La télé a mangé ma passion. Salement, comme on mange un Mac Do, et vite fait. Elle l'a roté -car la télé est grossière, elle n'a pas de manière, elle a eu mal au ventre, la digéré et je n'en ai jamais plus entendu parler. Je passais mes samedis après midi affalée sur le canapé du grenier, devant des émissions qui n'étaient pas pour moi, attendant avec impatience les pages de pub. Mon cerveau était d'une disponibilité optimale. Quand il y avait du soleil, la lumière me gênait. Mon adolescence fut un véritable gâchis.

Aujourd'hui, je n'ai pas la télé. Je n'en aurais plus jamais. Je ne fais plus de cheval. Ca fait mal aux fesses.

Plus tard, je suis devenue cinéphile. Je pense que j'avais des prédispositions. 
Dès que je suis rentrée au collège, j'ai fréquenté énormément le cinéma. Nous inaugurions le multiplex de douze salles géantes dans notre petite ville. Que du bonheur. C'était la compétition avec Contine, ma copine. C'était à celle qui allait voir le plus de films. Nous gardions tous les tickets, comme preuve. Contine les a toujours d'ailleurs. Mes parents étaient atterrés. Surtout Papa qui n'y comprenait rien. Il n'y comprends toujours rien. Sa dernière séance, c'était les Visiteurs.
Contine a choisi de faire médecine, moi j'ai choisi de faire une école de cinéma. C'était un mauvais choix, parce qu'aujourd'hui, je n'ai pas de travail. Mais Contine va être médecin et elle n'est pas heureuse, alors je n'ai pas de regret. L'école de cinéma m'a permis, entre autres, de regarder un max de films sans culpabiliser. 

Et voici le troisième film de ma vie. Antonio de las Mortes. Le symbole de ma grande époque. Je bouffais du DVD à longueur de journée, dans mon studio à Paris.

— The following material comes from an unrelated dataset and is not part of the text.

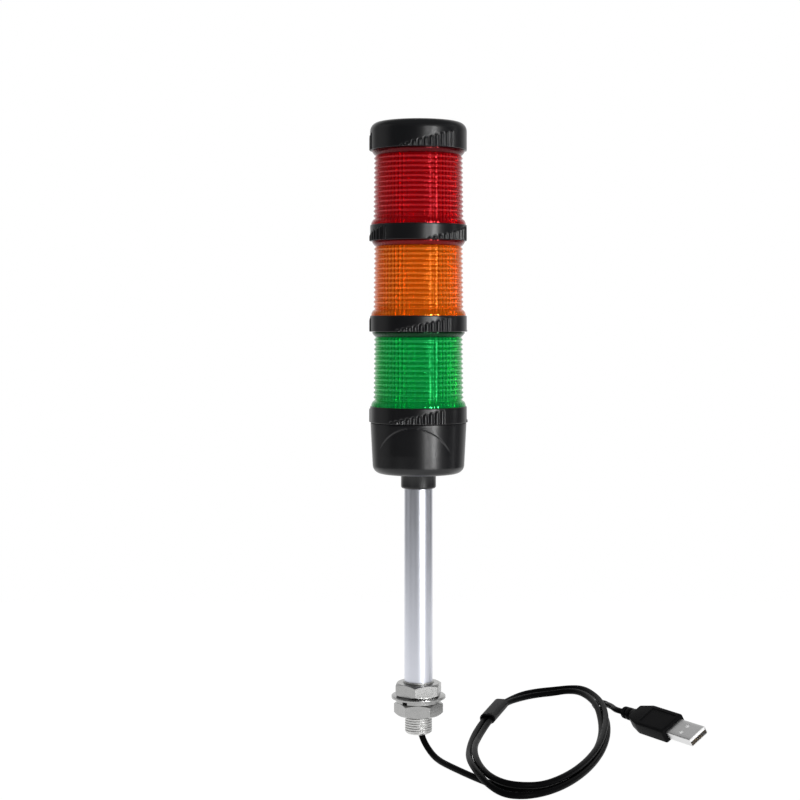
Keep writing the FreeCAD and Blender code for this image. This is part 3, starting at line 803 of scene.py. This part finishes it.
def makeThreadedEnd():
    look = threadShape
    outline = [(look["bore"], look["low"]), (look["radius"] - look["lead"], look["low"])]
    rows = int((look["shoulder"] - look["low"]) / look["rise"])
    for k in range(rows + 1):
        height = look["low"] + 0.05 + (look["shoulder"] - look["low"] - 0.1) * k / rows
        outline.append((look["radius"], height))
    outline += [
        (look["radius"], look["shoulder"]), (look["shoulderRadius"] - 0.15, look["shoulder"]),
        (look["shoulderRadius"], look["shoulder"] + 0.15), (look["shoulderRadius"], poleShape["low"] - 0.15),
        (look["shoulderRadius"] - 0.15, poleShape["low"]), (look["spigot"], poleShape["low"]),
        (look["spigot"], look["end"]), (look["bore"], look["end"]),
    ]
    bm = bmesh.new()
    turnedShell(bm, outline, look["steps"])
    for vert in bm.verts:
        if abs(radiusOf(vert) - look["radius"]) > 0.01 or vert.co.z > look["shoulder"] - 0.02:
            continue
        turn = math.atan2(vert.co.y, vert.co.x) / (2 * math.pi)
        wave = (vert.co.z / look["pitch"] - turn) % 1.0
        ridge = min(1.0, abs(wave - 0.5) * 2 * 1.25)
        above = vert.co.z - look["low"]
        limit = look["radius"] - max(0.0, look["lead"] - above)
        radius = min(look["radius"] - look["depth"] * (1 - ridge), limit)
        vert.co.x *= radius / look["radius"]
        vert.co.y *= radius / look["radius"]
    outwards(bm)
    return newPiece("threadedEnd", bm, "base", threadNickel, ("threaded_end",), 50.0)


nutShape = {
    "acrossFlats": 22.0, "height": 6.5, "bore": 7.05, "mouth": 8.15, "mouthDepth": 1.1, "step": 0.2,
    "chamfer": 0.3, "edge": 0.22, "steps": 120,
}
flatWasherShape = {"bore": 7.3, "radius": 13.9, "low": 8.5, "high": 9.9}
lockWasherShape = {
    "bore": 7.3, "radius": 11.4, "low": 6.55, "high": 8.45, "halfGap": 1.2, "middle": 9.3, "start": -128,
    "steps": 96,
}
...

Je rêvais de posséder tous les films que Le Monde édite dans des coffrets, vendus chez les marchands de journaux. Des vrais trucs d'intellos. 
Une après-midi donc, je prends mon coffret, je choisi Antonio de las Mortes. L'affiche n'est pas mauvaise et rappelle les westerns de Clint. Sur la jaquette, le commentaire était très excitant: "Antonio de las Mortes n'est autre que le cinéaste lui-même cherchant à détruire les conventions ésthétiques et morales produites par le monde qu'il combat." Je me prépare des tomates à la mozzarella, je baisse les stores, je m'installe confortablement sur mon canapé, et je lance la séance. Le pitch? Un guerrieros brésilien des années 50, monté sur un cheval blanc. Il fait quoi? Je ne sais plus, mais il a une copine qui est habillé en blanc et qui a une seule réplique, très spirituelle, que je n'ai pas comprise. Le méchant a une vraie  tête de méchant, et une écharpe fine et rose. Antonio est théâtral, il parle en vers. De longs monologues. Une chute sans queue ni tête après deux heures d'images. Le réalisateur? Un certain Glauber Rocha, assurément défoncé aux champignons magiques du Mexique. Antonio de las Mortes est un OVNI, une ineptie, une pustule sur le corps déjà imparfait de la Vénus du 7e art.
Mais j'étais ravie. Ravie de faire partie de la catégorie réduite de cérébraux qui ont vu Antonio de la Mortes. Vous l'avez vu? Vous avez aimé? Vous avez compris? Super. Ne m'envoyez pas de message privé merci.
Je n'ai malheureusement jamais eu l'occasion de sortir dans une conversation que j'avais vu ce chef d'oeuvre du cinéma indé brésilien d'avant garde qu'est Antonio de las Mortes. Ce film fut donc une perte de temps et marque l'extrême profondeur de ma période intellectuelle.